Contradictory decisions of the NCLTs
Since the enactment of the IBC, the NCLTs have instituted or issued threats of contempt proceedings in cases such as Shreeshyam Metaliks Private Limited v. Concast Steel Power Limited and Asset Construction Company (India) Private Limited v. Shivam Water Treaters Private Limited. These contempt proceedings have been issued or threatened against everyone from officers of the corporate debtor to the resolution professional. The issue of applicability of Section 425 in proceedings under the IBC first came before the National Company Law Appellate Tribunal in Liberty House Group v. Mr. Dinkar T Venkatasubramaniam and Another, where the issue was framed by the tribunal but saw no mention in the final judgment.
Thereafter, the NCLTs have continued instituting or issuing threats of contempt proceedings, with the notable exception of the judgment in K.K.Agarwal v. Soni Infratech Private Limited, where the principal bench of the NCLT held that Section 425 is not applicable in proceedings under the IBC. The NCLT noted that the power under Section 425 was an extraordinary one vested with the NCLT under the Companies Act 2013, whereas, in proceedings under the IBC, the NCLT as the adjudicatory authority enjoys jurisdiction to the extent specified under the code only.

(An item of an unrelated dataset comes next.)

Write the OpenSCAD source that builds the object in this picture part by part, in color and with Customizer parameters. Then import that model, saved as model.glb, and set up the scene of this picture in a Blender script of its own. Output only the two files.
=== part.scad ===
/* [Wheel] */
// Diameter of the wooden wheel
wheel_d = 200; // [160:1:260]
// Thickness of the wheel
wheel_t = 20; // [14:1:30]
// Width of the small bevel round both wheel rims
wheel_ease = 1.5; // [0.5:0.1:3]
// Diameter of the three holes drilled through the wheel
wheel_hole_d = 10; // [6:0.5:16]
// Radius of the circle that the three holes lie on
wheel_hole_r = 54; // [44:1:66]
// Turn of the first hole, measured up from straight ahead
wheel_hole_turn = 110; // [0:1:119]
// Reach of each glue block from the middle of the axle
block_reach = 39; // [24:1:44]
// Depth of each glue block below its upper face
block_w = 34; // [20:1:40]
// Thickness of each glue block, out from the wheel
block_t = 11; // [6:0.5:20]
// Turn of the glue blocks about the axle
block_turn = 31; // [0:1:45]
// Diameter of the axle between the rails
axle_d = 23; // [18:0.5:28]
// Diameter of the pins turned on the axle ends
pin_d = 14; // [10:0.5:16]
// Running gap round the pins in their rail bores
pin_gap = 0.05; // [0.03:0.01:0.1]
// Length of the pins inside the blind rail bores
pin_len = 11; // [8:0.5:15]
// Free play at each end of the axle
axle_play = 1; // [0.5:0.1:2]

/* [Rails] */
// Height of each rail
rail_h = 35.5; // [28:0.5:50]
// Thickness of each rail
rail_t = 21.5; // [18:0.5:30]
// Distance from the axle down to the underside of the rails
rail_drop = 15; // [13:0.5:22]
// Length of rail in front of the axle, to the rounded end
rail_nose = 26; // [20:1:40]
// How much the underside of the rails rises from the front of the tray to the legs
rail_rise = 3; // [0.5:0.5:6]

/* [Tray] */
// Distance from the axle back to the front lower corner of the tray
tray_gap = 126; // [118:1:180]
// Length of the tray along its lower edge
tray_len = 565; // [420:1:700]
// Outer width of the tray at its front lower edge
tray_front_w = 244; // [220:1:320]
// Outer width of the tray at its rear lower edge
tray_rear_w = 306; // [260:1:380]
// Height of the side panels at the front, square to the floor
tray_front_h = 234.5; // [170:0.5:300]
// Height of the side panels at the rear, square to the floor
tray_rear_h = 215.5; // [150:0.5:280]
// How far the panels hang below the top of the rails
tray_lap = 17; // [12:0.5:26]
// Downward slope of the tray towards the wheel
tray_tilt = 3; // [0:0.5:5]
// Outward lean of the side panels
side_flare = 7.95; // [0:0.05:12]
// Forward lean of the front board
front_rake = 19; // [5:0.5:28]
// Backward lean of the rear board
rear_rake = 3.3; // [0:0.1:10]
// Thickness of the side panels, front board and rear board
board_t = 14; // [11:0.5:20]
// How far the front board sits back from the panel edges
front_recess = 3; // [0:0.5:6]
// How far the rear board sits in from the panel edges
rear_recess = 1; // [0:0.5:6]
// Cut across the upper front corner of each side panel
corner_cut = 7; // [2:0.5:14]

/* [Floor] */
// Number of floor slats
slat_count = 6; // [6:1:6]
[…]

The tribunal found that since the eleventh schedule to the IBC had made comprehensive amendments to the Companies Act 2013 to extend the applicability of some provisions to proceedings under the IBC, other provisions that were left unamended could not be applied in proceedings under the IBC.
Lessons from the applicability of Section 433
Section 433 of the Companies Act 2013 provides for the applicability of the Limitation Act 1963 in proceedings before the NCLT. Just like Section 425, Section 433 had not been amended by the eleventh schedule to be applied in the IBC, and thus there was no provision that explicitly extended Section 433 to proceedings under the IBC. Deciding on the applicability of Section 433 to proceedings under the IBC, the Supreme Court in B.K. Education Services Private Limited v. Parag Gupta and Associates, held that the definition of ‘Adjudicating Authority’ under Section 5(1) of the IBC would be enough to apply Section 433 to proceedings under the IBC. The court further commented that since Section 5(1) of the IBC itself extended Section 433 to proceedings under the IBC, Section 433 was not amended to apply to proceedings under the IBC.

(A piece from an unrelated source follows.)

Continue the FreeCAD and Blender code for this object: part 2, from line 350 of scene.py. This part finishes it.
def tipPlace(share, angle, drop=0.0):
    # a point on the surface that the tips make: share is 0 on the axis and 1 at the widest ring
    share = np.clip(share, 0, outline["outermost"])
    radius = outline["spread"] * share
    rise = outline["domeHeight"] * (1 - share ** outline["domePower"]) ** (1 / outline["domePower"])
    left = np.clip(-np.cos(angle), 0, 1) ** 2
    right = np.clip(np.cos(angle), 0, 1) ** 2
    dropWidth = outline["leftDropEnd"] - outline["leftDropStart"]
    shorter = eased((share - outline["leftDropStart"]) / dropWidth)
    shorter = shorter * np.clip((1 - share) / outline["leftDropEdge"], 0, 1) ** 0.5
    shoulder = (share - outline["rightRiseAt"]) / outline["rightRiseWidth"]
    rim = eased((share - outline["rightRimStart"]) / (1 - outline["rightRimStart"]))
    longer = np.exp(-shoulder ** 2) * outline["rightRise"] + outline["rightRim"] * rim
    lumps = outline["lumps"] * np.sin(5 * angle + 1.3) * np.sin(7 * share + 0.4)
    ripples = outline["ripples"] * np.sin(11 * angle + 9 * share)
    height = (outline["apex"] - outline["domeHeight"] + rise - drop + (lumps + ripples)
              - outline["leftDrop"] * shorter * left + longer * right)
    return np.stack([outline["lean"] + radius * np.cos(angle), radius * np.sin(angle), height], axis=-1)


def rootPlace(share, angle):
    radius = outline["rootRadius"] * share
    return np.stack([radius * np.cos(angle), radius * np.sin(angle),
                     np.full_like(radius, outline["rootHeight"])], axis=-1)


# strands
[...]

This view of the Supreme Court suggests that Section 5(1) of the IBC would extend provisions applicable to the NCLT to apply to the adjudicating authority. Thus, this view of the Supreme Court indicates that the power to punish for contempt under Section 425 would apply to proceedings under the IBC. However, it has to be noted that the Supreme Court’s decision, in this case, relied heavily on observations specific to limitation, and thus it cannot be said that the reasoning adopted by the Supreme Court can be universally applied to extend provisions other than Section 433 to proceedings under the IBC.
Legislative analysis
For a tribunal to exercise a power, that power must be expressly conferred by law. Therefore, in the absence of any provision which extends the Section 425 to proceedings under the IBC, the power has to be conferred within the scope of Section 5(1) of the IBC for the power to be available with the NCLT.
The eleventh schedule of the IBC made comprehensive amendments to the Companies Act 2013 to make it compatible with the IBC. In this context, many provisions applicable to the NCLT under the Companies Act 2013 were made applicable to it under the IBC. One such amendment was made in Section 429, which provides for the power of the NCLT to seek the assistance of Chief Metropolitan Magistrate, Chief Judicial Magistrate or District Collector to take custody or control of all property, books of account or other documents. The amendment to Section 429 hints that the legislature did not think that Section 5(1) itself was enough for Section 429 to be applied in proceedings under the IBC. Thus, the omission of a similar amendment to Section 425 suggests that the legislature intended to exclude the application of Section 425 in proceedings under the IBC.
Further, the offenses and penalties under Chapter VII of Part II of the IBC subsume various acts such as misconduct of an officer of the corporate debtor during the resolution process, the contravention of the moratorium or the resolution plan and punishment of false information in the application to initiate the resolution process. These provisions provide for prosecution of most of the acts against which contempt proceedings have been threatened or instituted in the NCLTs. However, under Section 236 of the IBC, the offenses under Chapter VII of Part II of the IBC have to be tried by the Special Court constituted under the Companies Act 2013. This shows that the legislature has provided an alternative forum to deal with instances generally dealt with by contempt proceedings. Since IBC is a complete code and provides exhaustively for the offenses that are dealt by contempt proceedings to be managed by an alternative forum other than the NCLTs, it seems unlikely that the legislature has vested the NCLTs with the power under Section 425 to be applied in proceedings under the IBC.
Conclusion
The high number of cases where contempt proceedings have been instituted or threatened certainly shows that the power to punish for contempt in proceedings under the IBC would improve compliance of the orders and ensure better supervision of the resolution and liquidation processes by the NCLTs. However, until an express provision that extends the power under Section 425 to proceedings under the IBC is not added, the decision of the principal bench in K.K.Agarwal v. Soni Infratech Private Limited, which held Section 425 to not be applicable in proceedings under the IBC, would remain correct.